Find each line holding "code" and copy it out.

START Information provided

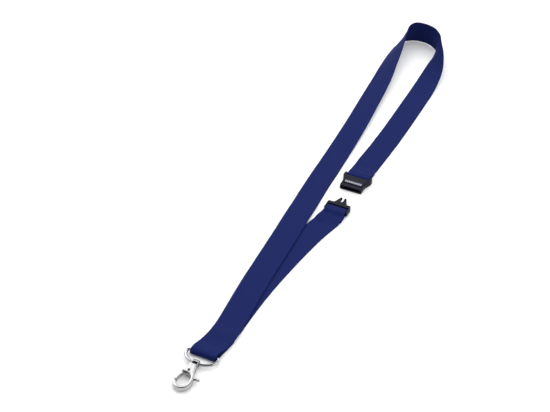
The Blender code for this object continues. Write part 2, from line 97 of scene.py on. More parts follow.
def soft_box(name, at, size, watts, mirrored=True):
    """Flat lamp at a place in metres, turned to the origin; mirrored says if metal shows it."""
    light = bpy.data.lights.new(name, "AREA")
    light.shape, light.size, light.size_y = "RECTANGLE", size[0], size[1]
    light.energy = watts
    obj = bpy.data.objects.new(name, light)
    obj.location = at
    obj.rotation_euler = look(-Vector(at))
    obj.visible_glossy = mirrored
    bpy.context.scene.collection.objects.link(obj)


make_camera()
soft_box("key_box", (-1.2, 0.3, 1.2), (1.6, 1.0), 11.0)
soft_box("back_box", (0.2, 1.4, 1.2), (1.8, 1.0), 6.0)
soft_box("side_box", (1.3, -0.1, 1.1), (1.4, 0.9), 8.0)
soft_box("top_box", (0.0, 0.1, 1.8), (2.4, 2.4), 26.0, mirrored=False)
bpy.context.scene.view_settings.view_transform = "Standard"
print("camera lens mm:", round(bpy.context.scene.camera.data.lens, 1))

# %% [markdown]
# ## How the materials are written
#
# Each material is a small node tree. One function turns an sRGB hex colour into the linear numbers
# that the shader wants, and one adds a node with its settings and its links.

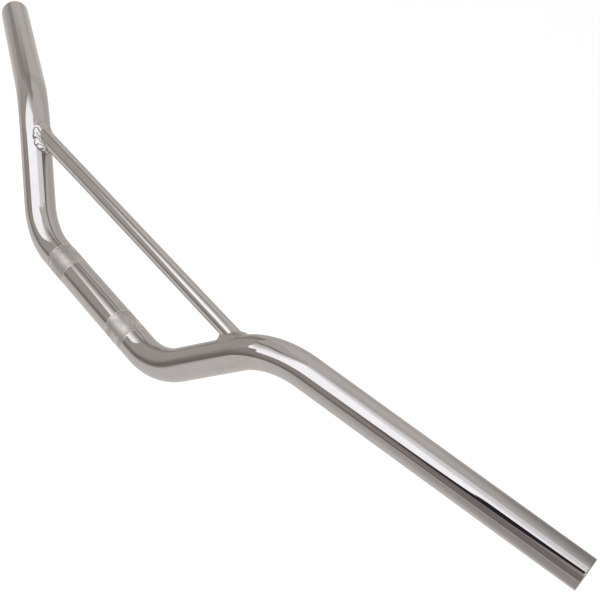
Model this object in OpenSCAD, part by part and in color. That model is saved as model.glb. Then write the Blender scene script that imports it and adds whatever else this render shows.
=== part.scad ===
// BMX handlebar: one bent tube, a coped crossbar and the two welds that hold it.
// The origin is the middle of the clamp section. +X runs along it to the rider's
// left, +Z is up and the grips sweep back towards the rider at +Y.

/* [Main tube] */
// Outer diameter of the bent tube, at the clamp section and at the grips
tube_d = 22.2; // [19:0.1:28.6]
// Wall thickness of the bent tube
tube_wall = 1.6; // [1:0.1:3]
// Centreline radius of the four bends
bend_r = 58; // [40:1:66]
// Loss of radius where the tube is drawn thin in its bends
bend_loss = 0.03; // [0.03:0.01:0.1]
// Width of the broken edge around each open tube end
end_chamfer = 0.5; // [0.2:0.1:0.8]

/* [Shape of the bar] */
// Overall width, across the outer edges of the two tube ends
bar_w = 738; // [660:1:820]
// Length of the straight clamp section between the lower bends
clamp_l = 120; // [80:1:150]
// Height of the upper corners of the centreline above the clamp section
rise = 70; // [60:1:130]
// Angle of the risers above the clamp section
riser_angle = 42.5; // [38:0.5:75]
// Angle by which the grips sweep back
back_sweep = 25.5; // [5:0.5:35]
// Angle by which the grips climb towards their ends
up_sweep = -1.5; // [-5:0.5:8]

/* [Crossbar] */
// Outer diameter of the crossbar
crossbar_d = 11; // [8:0.5:16]
// Wall thickness of the crossbar
crossbar_wall = 1.2; // [0.8:0.1:2.5]
// Depth of the crossbar's axis below the upper corners
crossbar_drop = 13.8; // [10:0.2:30]

/* [Welds] */
// Radius of the ripples that make up a weld bead
bead_r = 4.5; // [3:0.1:5]
// Depth at which the ripples are sunk where the corner is open
bead_sink = 2.3; // [0:0.1:2.6]
// Number of ripples around the weld at the rider's left
left_ripples = 20; // [16:1:30]
// Number of ripples around the weld at the rider's right
right_ripples = 14; // [10:1:24]
// Unevenness of the ripples at the rider's right
right_scatter = 0.35; // [0:0.05:0.5]

/* [Hidden] */
$fn = 96;

chrome = [0.80, 0.79, 0.77];
weld_metal = [0.66, 0.64, 0.62];

tube_r = tube_d / 2;
bore_r = tube_r - tube_wall;
crossbar_r = crossbar_d / 2;
crossbar_bore_r = crossbar_r - crossbar_wall;
// Length by which a cut runs past the piece that it opens
past = 1;
// Length by which a bend laps into the straight lengths on both sides of it
lap = 0.3;
lap_angle = lap / bend_r * 180 / PI;

// The grip's direction, and its turn and roll as seen along the riser
grip_dir = [
    cos(back_sweep) * cos(up_sweep),
    sin(back_sweep) * cos(up_sweep),
    sin(up_sweep)
];
grip_forward = grip_dir.x * cos(riser_angle) + grip_dir.z * sin(riser_angle);
grip_lift = grip_dir.z * cos(riser_angle) - grip_dir.x * sin(riser_angle);
grip_turn = acos(grip_forward);
grip_roll = atan2(-grip_dir.y, grip_lift);

// Each bend eats this much of the straight lines that meet at its corner
lower_tangent = bend_r * tan(riser_angle / 2);
upper_tangent = bend_r * tan(grip_turn / 2);

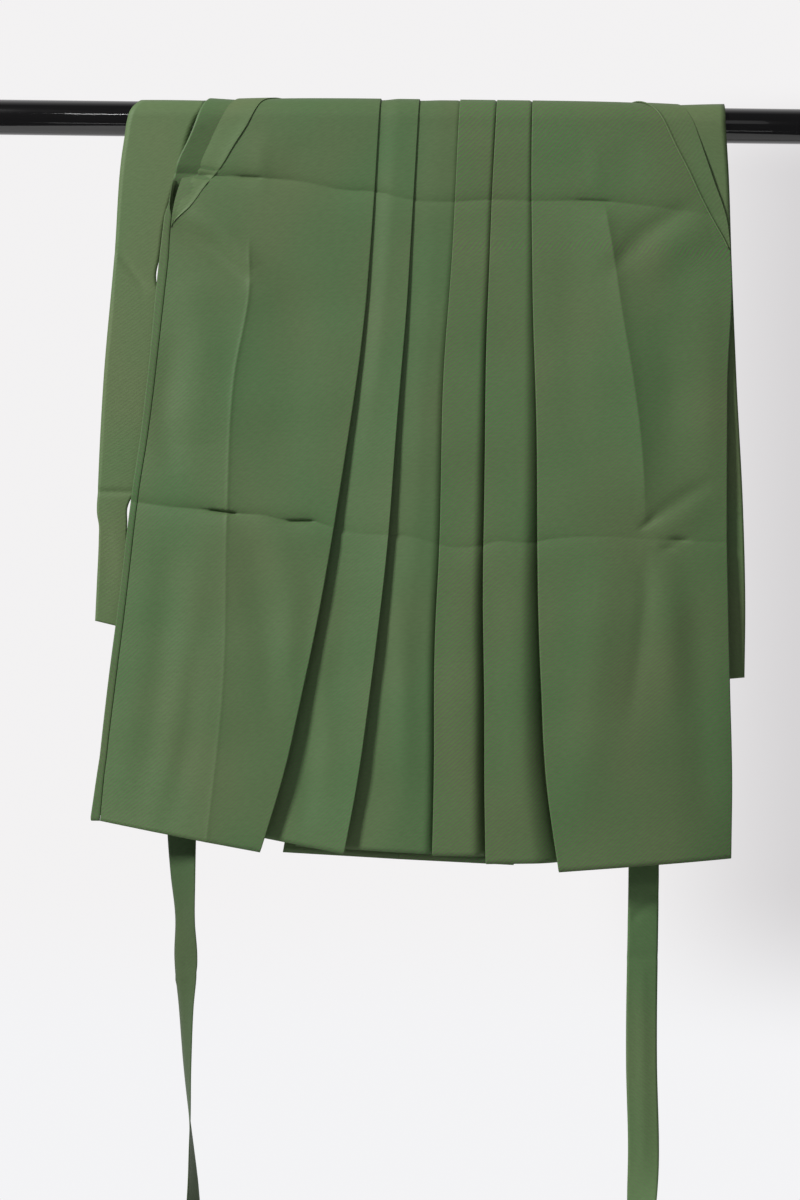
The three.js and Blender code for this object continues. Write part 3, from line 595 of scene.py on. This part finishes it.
def pleat_at(pleat, drops):
    """A pleat's edge, tuck and layers at each drop; the pressed edge wanders a little."""
    deep = fade(drops, 105, HEM)
    stand = smooth(pleat["stand"], drops)
    base = smooth(FRONT_BASE, drops)
    return dict(
        edge=smooth(pleat["edge"], drops) + 0.5 * np.sin(drops / 41 + pleat["over"]) * fade(drops, 60, 200),
        tuck=pleat["tuck"][0] + (pleat["tuck"][1] - pleat["tuck"][0]) * deep,
        base=base, stand=stand, top=base + stand, turn=0.7 + 0.2 * deep,
    )


def outer_r(side, drops, x):
    """The plain outer part of a front leg: full near its side edge, flat near the pleat."""
    pleat = pleat_at(PLEATS[0 if side == "left" else 4], drops)
    start = smooth(FRONT_LEFT if side == "left" else FRONT_RIGHT, drops)
    t = np.clip((x - start) / (pleat["edge"] - start), 0, 1)
    rim = smooth(FRONT_SIDE, drops)
    return rim + (pleat["top"] - rim) * (1 - (1 - t) ** 2.6)


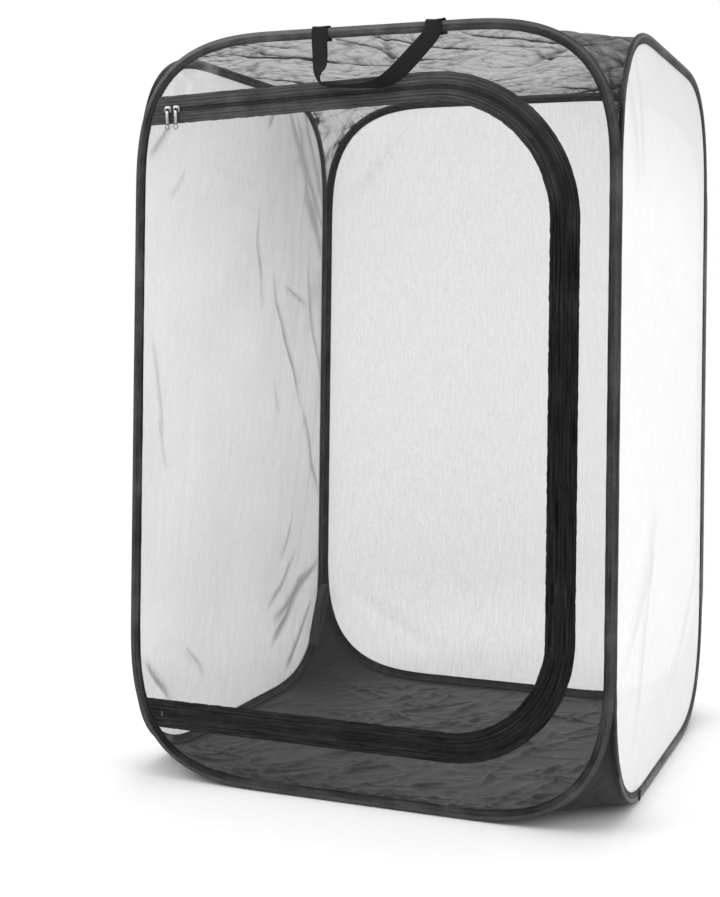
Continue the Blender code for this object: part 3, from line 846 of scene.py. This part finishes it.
def zip_line(offset, top_start, foot_start):
    """Line at a distance outside the zipper's centre, from its upper to its lower end."""
    top, foot = zip_top_radius, zip_foot_radius
    line = [(top_start, top_level(offset, top_start))]
    line += arc((zip_right - top, zip_top - top), top + offset, pi / 2 + zip_slope, 0, 32)
    line += arc((zip_right - foot, zip_bottom + foot), foot + offset, 0, -pi / 2, 32)
    return line + [(foot_start, zip_bottom - offset)]


# The zipper's centre line, from its upper to its lower end at the front binding
zip_points = zip_line(0, tape_start, tape_start)
zip_along = along_line(zip_points)
zip_length = zip_along[-1]


def along_zip(x, top):
    """Distance along the centre line of a place x on the top run or on the bottom run."""
    return (x - tape_start) / cos(zip_slope) if top else zip_length - (x - tape_start)


def zip_part(start, end, spacing):
    """The part of the zipper's centre line between two distances from its upper end."""
    wanted = np.linspace(start, end, max(int((end - start) / spacing), 1) + 1)
    centre, ahead, behind = (points_at(wanted + step, zip_along, zip_points) for step in (0, 0.001, -0.001))
    return centre, unit_ways(ahead, behind), wanted


def hoop_edge_x(height, inset=0.0120):
    """Where the front binding's lip stands on the left at a height, as a value of x."""
    reach = corner_reach - inset
    into = max(corner_reach - height, height - (cage_height - corner_reach), 0)
    share = min(into / reach, 1)
    return corner_reach - half_width - reach * (1 - share ** corner_squareness) ** (1 / corner_squareness)


def tape_section(side):
    """Section of one zipper tape, from its edge in the coil over two ribs, and its number of front points."""
    front = [(0.00002, 0.0003), (0.0030, 0.0004), (0.0042, 0.0004), (0.0050, 0.0003), (0.0056, 0.0008),
             (0.0066, 0.0011), (0.0078, 0.0010), (0.0088, 0.0008), (0.0093, 0.0002), (0.0098, 0.0007),
             (0.0108, 0.0011), (0.0120, 0.0010), (0.0128, 0.0007), (0.0133, 0.0002), (0.0139, 0.0006),
             (0.0150, 0.0009), (0.0162, 0.0006), (0.0170, 0.0002)]
    back = [(0.0170, -tape_half), (0.0100, -tape_half), (0.00002, -tape_half)]
    return [(side * offset, out) for offset, out in front + back], len(front)


# Painted light and shade of a tape along the zipper: a painted highlight at the start of the top run, painted
# shade on the right and bottom runs; and painted shade over its width in the grooves between its ribs, darker
# at its raw edge
run_places = (0.0, 0.10, 0.37, 0.50, 0.62, 1.07, 1.30, 1.67)
run_shade = (-0.16, -0.08, 0.14, 0.52, 0.84, 0.86, 0.76, 0.68)
rib_offsets = (0.0, 0.0042, 0.0050, 0.0058, 0.0076, 0.0088, 0.0093, 0.0099, 0.0120, 0.0128, 0.0133, 0.0139,
               0.0160, 0.0170)
groove_shade = (0.30, 0.25, 0.80, 0.10, 0.05, 0.25, 0.80, 0.10, 0.05, 0.25, 0.80, 0.10, 0.20, 0.75)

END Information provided

Answer in full:
The Blender code for this object continues. Write part 2, from line 97 of scene.py on. More parts follow.
The three.js and Blender code for this object continues. Write part 3, from line 595 of scene.py on. This part finishes it.
Continue the Blender code for this object: part 3, from line 846 of scene.py. This part finishes it.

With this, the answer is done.